Reproduce, please, only the lines from the first line below to the line containing "end's form, worked", inclusive.

## start Material

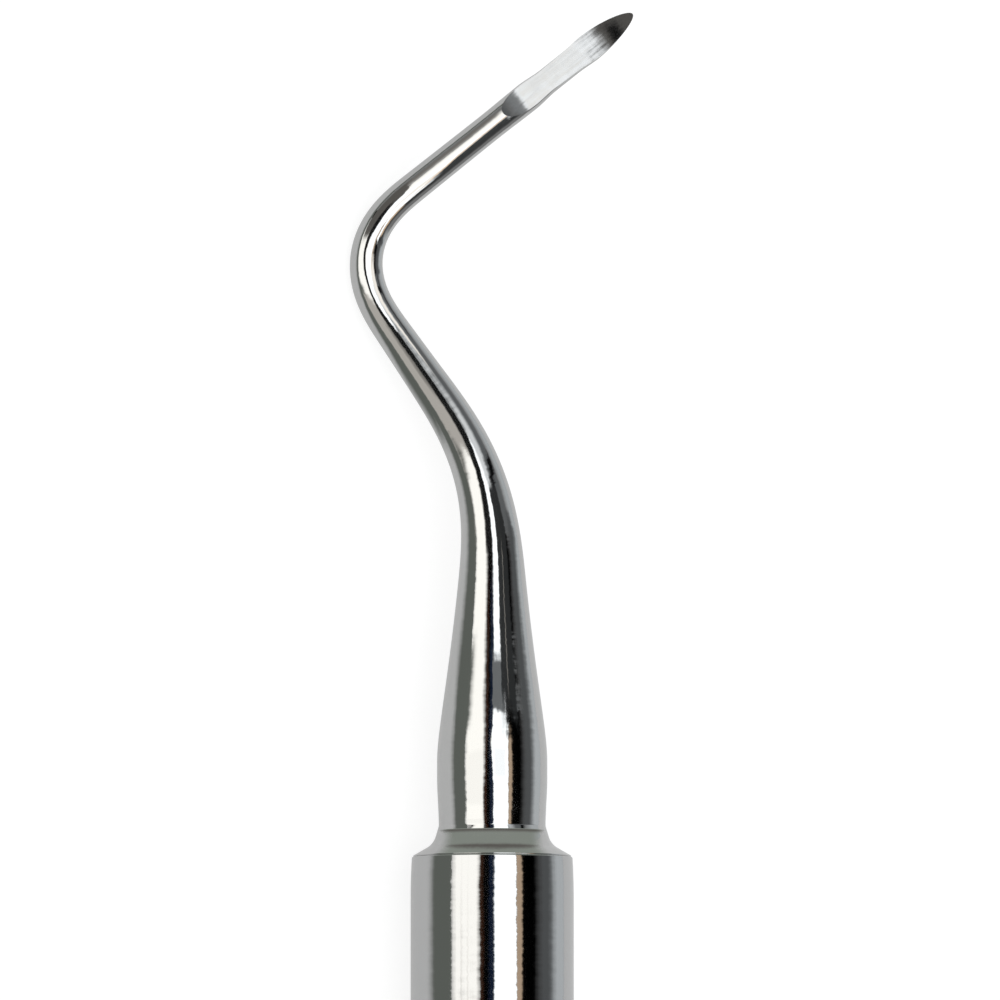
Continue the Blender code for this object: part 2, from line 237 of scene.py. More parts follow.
class WorkingEnd:
    """The working end's form, worked out from its sizes, as it leaves the lathe and then bent."""

    def __init__(self, sizes, handle):
        self.s = sizes
        self.handle_radius = handle.diameter / 2
        self.tang_radius = self.handle_radius - handle.wall - handle.clearance
        self.tang_chamfer = handle.tang_chamfer
        self.seat_x = handle.cap + handle.tube_length
        self.first_bend_end = sizes.first_bend_start + sizes.first_bend_length
        self.second_bend_start = self.first_bend_end + sizes.between_bends
        self.second_bend_end = self.second_bend_start + sizes.second_bend_length
        self.tip = self.second_bend_end + sizes.to_tip
        self.face_start = self.tip - sizes.face_length
        self.leaf = self.tip - sizes.nose_length
        waist_front = self.leaf - sizes.leaf_swell
        waist_back = waist_front - sizes.waist_length
        heel = waist_back - sizes.heel_fall
        rise = heel - sizes.heel_rise
        self.stations = [
            (self.leaf, sizes.leaf_radius),
            (waist_front, sizes.waist_radius),
            (waist_back, sizes.waist_radius),
            (heel, sizes.heel_radius),
            (rise, self.taper_radius(rise)),
        ]
        self.paths, self.points = self.centre_line()

    def taper_radius(self, path):
        s = self.s
        along = max(path - s.neck_end, 0)
        fallen = (math.hypot(along, s.taper_ease) - s.taper_ease) / s.taper_length
        return s.shank_radius + (s.neck_radius - s.shank_radius) * math.exp(-(fallen**s.taper_fade))

    def radius(self, path):
        """Half the shank's thickness before the face is ground."""
        s = self.s
        if path >= self.leaf:
            part = min(1, (path - self.leaf) / s.nose_length)
            return s.leaf_radius * max(0, 1 - part**s.nose_fullness) ** s.nose_bluntness
        for (front, front_radius), (back, back_radius) in zip(self.stations, self.stations[1:]):
            if path >= back:
                return back_radius + (front_radius - back_radius) * ease((path - back) / (front - back))
        return self.taper_radius(path)

    def turn(self, path):
        """How far the shank has turned away from the handle's axis at this path length."""
        s = self.s
        first = ease((path - s.first_bend_start) / s.first_bend_length)
        second = ease((path - self.second_bend_start) / s.second_bend_length)
        return s.second_bend * second - s.first_bend * first

    def centre_line(self):
        """Path lengths, and the points of the bent centre line there."""
        paths = np.append(evenly(0, self.tip, CENTRE_LINE_SPACING), self.tip)
        turns = np.array([self.turn(path) for path in (paths[1:] + paths[:-1]) / 2])
        steps = np.diff(paths)[:, None] * np.column_stack([np.cos(turns), -np.sin(turns)])
        return paths, np.vstack([[0, 0], np.cumsum(steps, axis=0)])

    def rest_roll(self):
        """How far the instrument rolls before its outer bend touches what the handle lies on."""
        rolls = []
        for path, point in zip(self.paths[::2], self.points[::2]):
            room = self.handle_radius - self.radius(path)
            if point[1] > room:
                rolls.append(math.asin(room / point[1]))
        return min(rolls)

    def face_height(self, path):
        """Height of the ground face above the blade's axis."""
        s = self.s
        place = path - self.face_start
        height = self.radius(self.face_start)
        sine = math.sin(s.wheel_entry)
        hollow = s.wheel_radius * (sine - math.sin(s.flat_slope))
        slope = math.asin(sine - min(place, hollow) / s.wheel_radius)
        height -= s.wheel_radius * (math.cos(slope) - math.cos(s.wheel_entry))
        flat = s.face_length - s.face_nose_length - hollow
        height -= min(max(place - hollow, 0), flat) * math.tan(s.flat_slope)
        part = max(place - hollow - flat, 0) / s.face_nose_length
        gain = (math.tan(s.face_nose_slope) - math.tan(s.flat_slope)) / 2
        return height - s.face_nose_length * (math.tan(s.flat_slope) * part + gain * part * part)

    def ground_tip(self):
        """Where the falling face meets the blade's back."""
        low, high = self.leaf, self.tip
        for _ in range(HALVINGS):
            middle = (low + high) / 2
            if self.radius(middle) > -self.face_height(middle):
                low = middle
            else:
                high = middle
        return low

    def profile(self):
        """(path, radius) from the tang's end up to the approach to the face."""
        s = self.s
        rim = self.handle_radius - s.shoulder_inset
        root = s.neck_radius - s.neck_waist
        turning = math.pi / 2 - s.shoulder_slope
        edge = s.shoulder_edge
        flare_foot = root + s.flare_fillet * (1 - math.cos(s.flare_slope))
        flare_top = flare_foot + s.flare_length * math.tan(s.flare_slope)
        climb = math.cos(s.flare_slope) - math.cos(turning)
        cone_top = flare_top + s.shoulder_fillet * climb
        cone_foot = rim - edge * (1 - math.sin(turning))
        cone_x = edge * (1 + math.cos(turning)) + (cone_foot - cone_top) * math.tan(s.shoulder_slope)
        fillet_x = cone_x + s.shoulder_fillet * math.sin(turning)
        neck_x = fillet_x + (s.flare_fillet - s.shoulder_fillet) * math.sin(s.flare_slope) + s.flare_length
        down = -math.pi / 2
        tang, chamfer = self.tang_radius, self.tang_chamfer
        profile = [(-s.tang, 0), (-s.tang, tang - chamfer), (chamfer - s.tang, tang)]
        profile += [(0, tang), (0, rim - edge)]
        profile += arc(edge, rim - edge, edge, math.pi, turning, RIM_STEPS)[1:]
        centre_r = cone_top + s.shoulder_fillet * math.cos(turning)
        flare = down - s.flare_slope
        profile += arc(fillet_x, centre_r, s.shoulder_fillet, down - turning, flare, FILLET_STEPS)
        profile += arc(neck_x, root + s.flare_fillet, s.flare_fillet, flare, down, RIM_STEPS)
        for i in range(1, WAIST_STEPS + 1):
            place = neck_x + s.neck_waist_length * i / WAIST_STEPS
            profile.append((place, root + s.neck_waist * ease(i / WAIST_STEPS)))
        places = evenly(profile[-1][0], s.neck_end, NECK_SPACING)[1:]
        places += evenly(s.neck_end, s.first_bend_start, TAPER_SPACING)
        places += evenly(s.first_bend_start, self.second_bend_end, BEND_SPACING)
        places += evenly(self.second_bend_end, self.face_start - APPROACH, TAPER_SPACING)
        return profile + [(path, self.radius(path)) for path in places]

    def blade_places(self):
        """Path lengths of the sections from there to the ground tip, dense at both ends of the face."""
        start = self.face_start
        dense_end = start + FACE_START_LENGTH
        nose = self.ground_tip() - self.leaf
        places = evenly(start - APPROACH, start, APPROACH_SPACING)
        for i in range(FACE_START_STEPS):
            places.append(start + FACE_START_LENGTH * (i / FACE_START_STEPS) ** 2)
        places += evenly(dense_end, self.leaf, FACE_SPACING)
        for i in range(NOSE_STEPS + 1):
            places.append(self.leaf + nose * math.sin(math.pi / 2 * i / NOSE_STEPS))
        return places

    def section(self, path, radius):
        """Points (across, up) of one section, first its round, then from corner to corner of its face."""
        s = self.s
        regular = math.pi * s.face_parts / (s.face_parts + s.round_parts)
        height = None
        if path < self.face_start:
            half = regular * min(1, (self.face_start - path) / APPROACH)
        else:
            height = max(-radius, min(radius, self.face_height(path)))
            half = math.acos(height / radius) if radius > 0 else math.pi
        top = math.pi / 2
        rounds = np.linspace(top - half, top + half - 2 * math.pi, s.round_parts + 1)
        y = radius * np.cos(rounds)
        z = radius * np.sin(rounds)
        if height is None:
            tops = np.linspace(top + half, top - half, s.face_parts + 1)[1:-1]
            y_face = radius * np.cos(tops)
            z_face = radius * np.sin(tops)
        else:
            y_face = np.linspace(y[-1], y[0], s.face_parts + 1)[1:-1]
            z_face = np.full(len(y_face), height)
        y = np.concatenate([y, y_face])
        z = np.concatenate([z, z_face])
        cos, sin = math.cos(s.face_turn), math.sin(s.face_turn)
        return y * cos + z * sin, z * cos - y * sin

    def bent(self, path, y, z):
        """A section's points on the bent centre line, along +X from the butt."""
        if path <= 0:
            centre = np.array([path, 0])
        else:
            centre = np.array([np.interp(path, self.paths, self.points[:, i]) for i in (0, 1)])
        turn = self.turn(path)
        x = self.seat_x + centre[0] + y * math.sin(turn)
        return np.column_stack([x, centre[1] + y * math.cos(turn), z])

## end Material

# Correct result
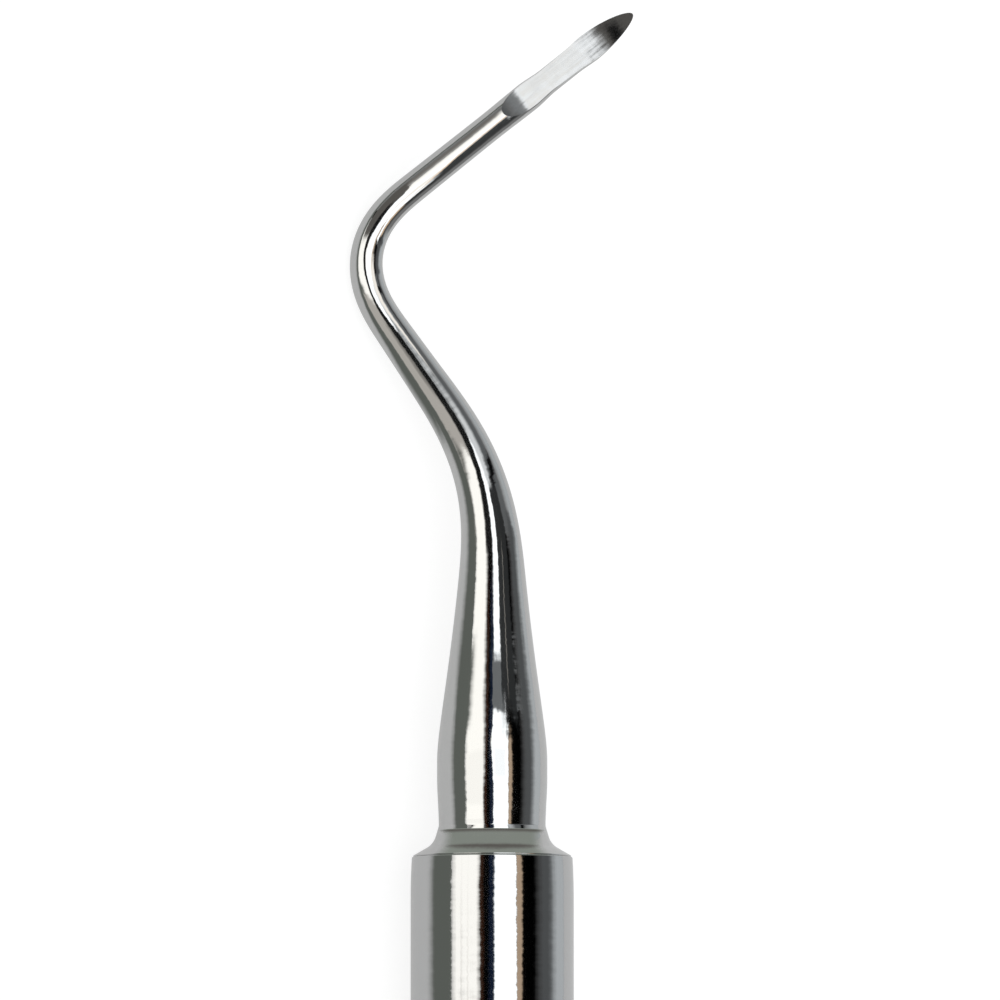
Continue the Blender code for this object: part 2, from line 237 of scene.py. More parts follow.
class WorkingEnd:
    """The working end's form, worked out from its sizes, as it leaves the lathe and then bent."""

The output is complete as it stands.